Tuesday, June 7, 2016

Am I Losing Him Already?

Good evening Aunty Amara, I'm engaged to a guy who I'm convinced is God's will for me. We served together in same state, stayed in same lodge, we were just good friends, until he proposed and I said yes to him the day before I left for home.
It's been more than a month we've been together and the long distance makes things quite difficult. I have insecurities, not that he'll cheat, but that he'll stop loving me, and the way he acts these days cements that belief.
I can believe his excuses that he's not buoyant enough to call often, cos he's still searching for a job, and that his phone has battery problems when he doesn't pick up my calls, but I can't excuse his coldness.
My love language is words, and I've been starving of his love, I don't want to have to tell him, cos then I'll feel like he's just saying things cos it's what I want to hear. I don't want to doubt him, I know he loves me, but he hurts me by not showing it to me. I'm also worried that his not having a job is affecting him too.
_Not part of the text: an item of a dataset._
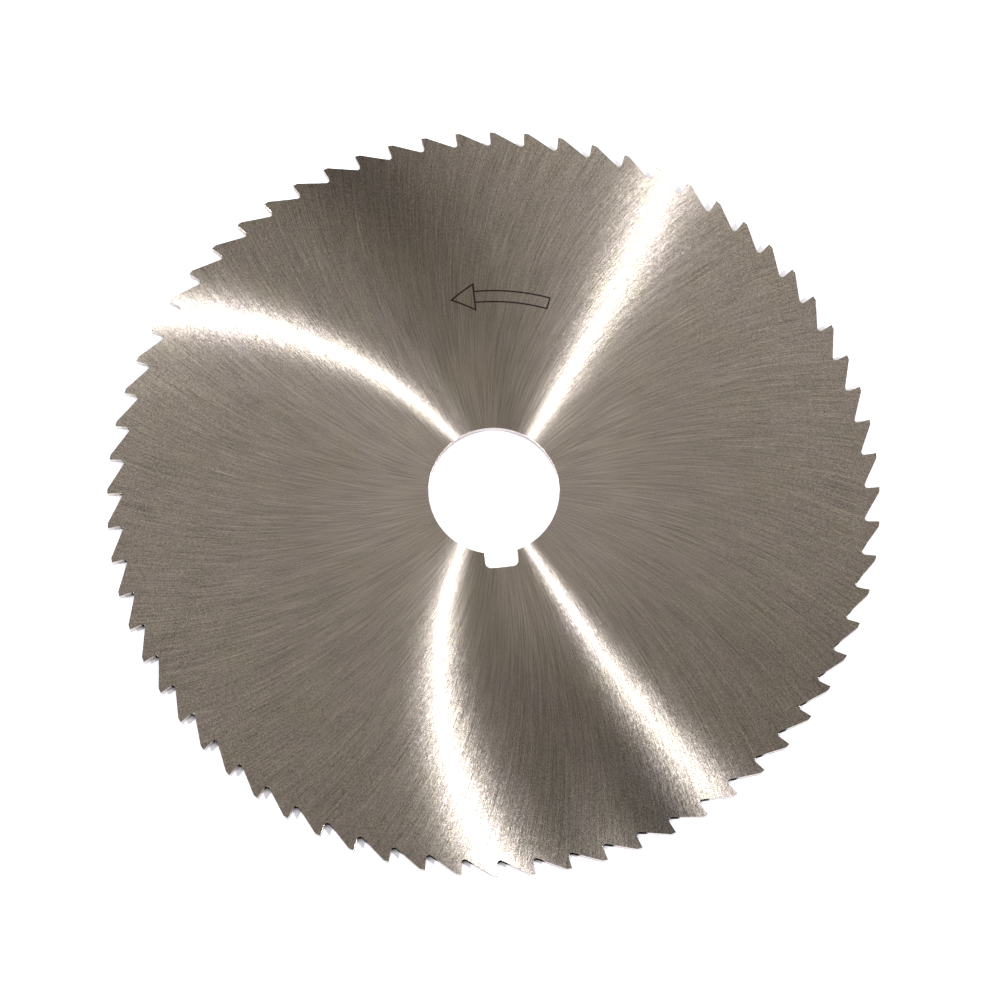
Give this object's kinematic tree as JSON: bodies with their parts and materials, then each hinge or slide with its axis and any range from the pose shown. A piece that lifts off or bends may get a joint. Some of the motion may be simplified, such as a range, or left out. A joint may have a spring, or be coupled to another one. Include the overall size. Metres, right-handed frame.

I don't want to be another battle he has to fight, I don't know how to build my relationship.
Please help me.


One of the greatest pressures men face is that of having a means of livelihood especially in an environment where there are limited jobs offers and in an environment where policies doesn't encourage start ups. Some who ventured into entrepreneurship are struggling to break even because of the harsh environments and factors of production.
Like you already know, he may be struggling to build up a future that you will be proud of, a future that will be comfortable or convenient for both of you. I want you to first understand that he didn't say that he loves you but he made a specific commitment to you because of his love for you.
What he needs now is counsel on how he can succeed, what he can do, ideas that he can explore and offers that he could apply to for him to earn some money for other investments in the future.
This is his own way of proving that he's not only romantic but also responsible as an individual. Please this phase may not be so lovely and breath-taking like when both of you were in the same environment but you support him during this phase of his journey so that you won't feel lonely and bored with the relationship.
To help you at this point in time, work on ways to improve on your communication skills with him, since he cannot call as often as he did in the past, you can consider online call like the social media calls which makes use of data and not airtime if his phone is data enabled. Both of you can consider using the social media to communicate through chatting, it will also enhance your perception of the relationship and help you keep in touch with him.
On your own part, you can also start up something so that you can encourage him and support him by reaching out to him, visiting occasionally and meeting your basic needs while both of you work on making your marriage a reality.
You have to also remember that your relationship is no longer a trial and error relationship because it has already been defined by his proposal, so both of you need to work together, support each other, learn to be real and express yourself to him when you feel weak, discouraged and troubled.
By definition, you're now in courtship with him but because of your financial capacity, your relationship cannot be consummated to marriage soonest which is why you need to be a little patient with him so that you don't make him feel as though you don't understand all he's doing to be a man who you'll be proud of.
Be the kind of a lady who anoints him when he's lost, who motivates him when he's weak, who supports him when he's alone, who advice him when he's confused and who reminds him of his vision and purpose for his life and destiny.
Just as your love language is words, please find out what his love language is and use his love language to win his affection to your own love language. If he hasn't given reasons to doubt his love for you, please don't allow your heart to manufacture negative thoughts and feelings that he's already cheating on you. Believe him for who he is, and always pray that God will make him a man who will always seek him and walk in obedience to his word, because if he's faithful to God and devoted to him, he will definitely be faithful to you and be devoted to building the relationship with love, patience and selfless sacrifice.